- [WHAT TO DO] Extract all of the data and reproduce it precisely.

- [SUPPLIED INFORMATION]
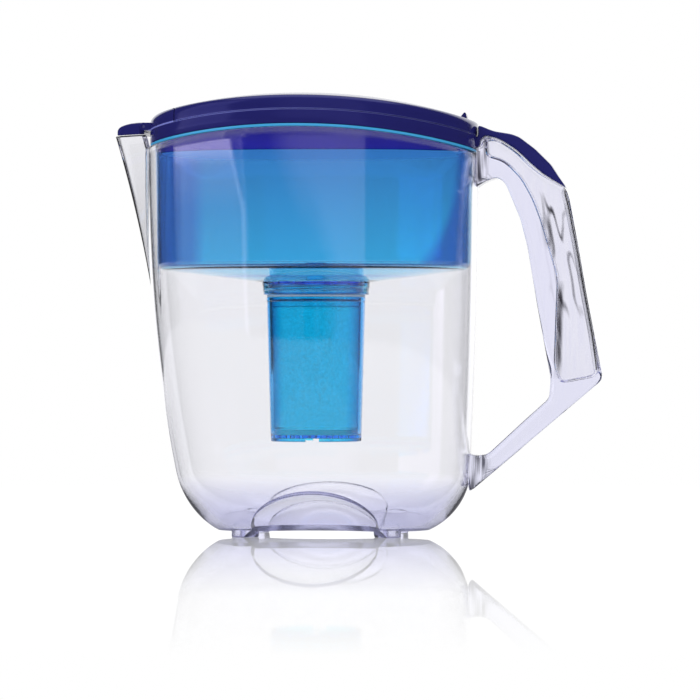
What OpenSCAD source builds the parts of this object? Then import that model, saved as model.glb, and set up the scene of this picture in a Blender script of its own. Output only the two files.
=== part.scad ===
// Water filter pitcher with a flip-up filler lid, in millimetres.
// It stands on four feet at z = 0. The spout points along -X, the handle along +X.
// Outlines in plan are superellipses about the jug's axis, which stands a little
// towards the spout so that the origin lies under the middle of the whole length.

/* [Jug] */
// Distance from the jug's axis to its wall on the spout side, at the rim
jug_left = 101; // [98:1:104]
// Distance from the jug's axis to its wall on the handle side, at the rim
jug_right = 97; // [94:1:100]
// Half of the jug's depth at the rim
jug_depth = 75; // [70:1:80]
// Height of the rim at the top of its arch
rim_height = 240.2; // [230:1:250]
// Radius of the arch that rim, flange and lid follow
arch_r = 420; // [400:10:480]
// Distance of the arch's top from the jug's axis, towards the spout
arch_shift = 8; // [4:1:12]
// Wall thickness of the jug
jug_wall = 2.5; // [2:0.1:3]
// Thickness of the jug's floor
jug_floor = 4; // [3:0.5:5]
// How far the wall leans in at the bottom on the spout side
lean_left = 27; // [22:1:32]
// How far the wall leans in at the bottom on the handle side
lean_right = 7; // [4:1:12]
// How far the wall leans in at the bottom at front and back
lean_depth = 10; // [6:1:14]
// Radius of the bottom edge
base_round = 38; // [30:1:44]
// Height of the feet
foot_h = 3.4; // [2.5:0.1:5]
// Radius of a foot
foot_r = 8; // [6:0.5:10]
// Half of the distance between the feet along the jug
foot_x = 42; // [36:1:46]
// Half of the distance between the feet across the jug
foot_y = 34; // [26:1:36]
// Distance of the base's middle from the jug's axis, towards the handle
base_shift = 3; // [0:1:5]
// Half of the width of the scoop in the front and back of the base
scoop_w = 40; // [34:1:44]
// Height of the scoop's top above the table
scoop_h = 26; // [22:1:30]
// Radius of the ball that cuts the scoop
scoop_r = 60; // [54:2:72]
// Height of the base, up to where the plain wall begins
base_h = 60; // [50:2:80]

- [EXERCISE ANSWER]
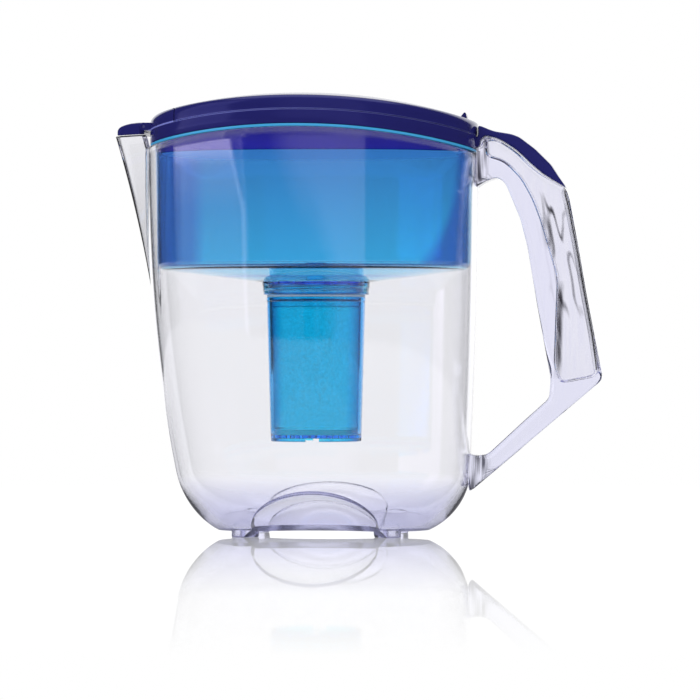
What OpenSCAD source builds the parts of this object? Then import that model, saved as model.glb, and set up the scene of this picture in a Blender script of its own. Output only the two files.
=== part.scad ===
// Water filter pitcher with a flip-up filler lid, in millimetres.
// It stands on four feet at z = 0. The spout points along -X, the handle along +X.
// Outlines in plan are superellipses about the jug's axis, which stands a little
// towards the spout so that the origin lies under the middle of the whole length.

/* [Jug] */
// Distance from the jug's axis to its wall on the spout side, at the rim
jug_left = 101; // [98:1:104]
// Distance from the jug's axis to its wall on the handle side, at the rim
jug_right = 97; // [94:1:100]
// Half of the jug's depth at the rim
jug_depth = 75; // [70:1:80]
// Height of the rim at the top of its arch
rim_height = 240.2; // [230:1:250]
// Radius of the arch that rim, flange and lid follow
arch_r = 420; // [400:10:480]
// Distance of the arch's top from the jug's axis, towards the spout
arch_shift = 8; // [4:1:12]
// Wall thickness of the jug
jug_wall = 2.5; // [2:0.1:3]
// Thickness of the jug's floor
jug_floor = 4; // [3:0.5:5]
// How far the wall leans in at the bottom on the spout side
lean_left = 27; // [22:1:32]
// How far the wall leans in at the bottom on the handle side
lean_right = 7; // [4:1:12]
// How far the wall leans in at the bottom at front and back
lean_depth = 10; // [6:1:14]
// Radius of the bottom edge
base_round = 38; // [30:1:44]
// Height of the feet
foot_h = 3.4; // [2.5:0.1:5]
// Radius of a foot
foot_r = 8; // [6:0.5:10]
// Half of the distance between the feet along the jug
foot_x = 42; // [36:1:46]
// Half of the distance between the feet across the jug
foot_y = 34; // [26:1:36]
// Distance of the base's middle from the jug's axis, towards the handle
base_shift = 3; // [0:1:5]
// Half of the width of the scoop in the front and back of the base
scoop_w = 40; // [34:1:44]
// Height of the scoop's top above the table
scoop_h = 26; // [22:1:30]
// Radius of the ball that cuts the scoop
scoop_r = 60; // [54:2:72]
// Height of the base, up to where the plain wall begins
base_h = 60; // [50:2:80]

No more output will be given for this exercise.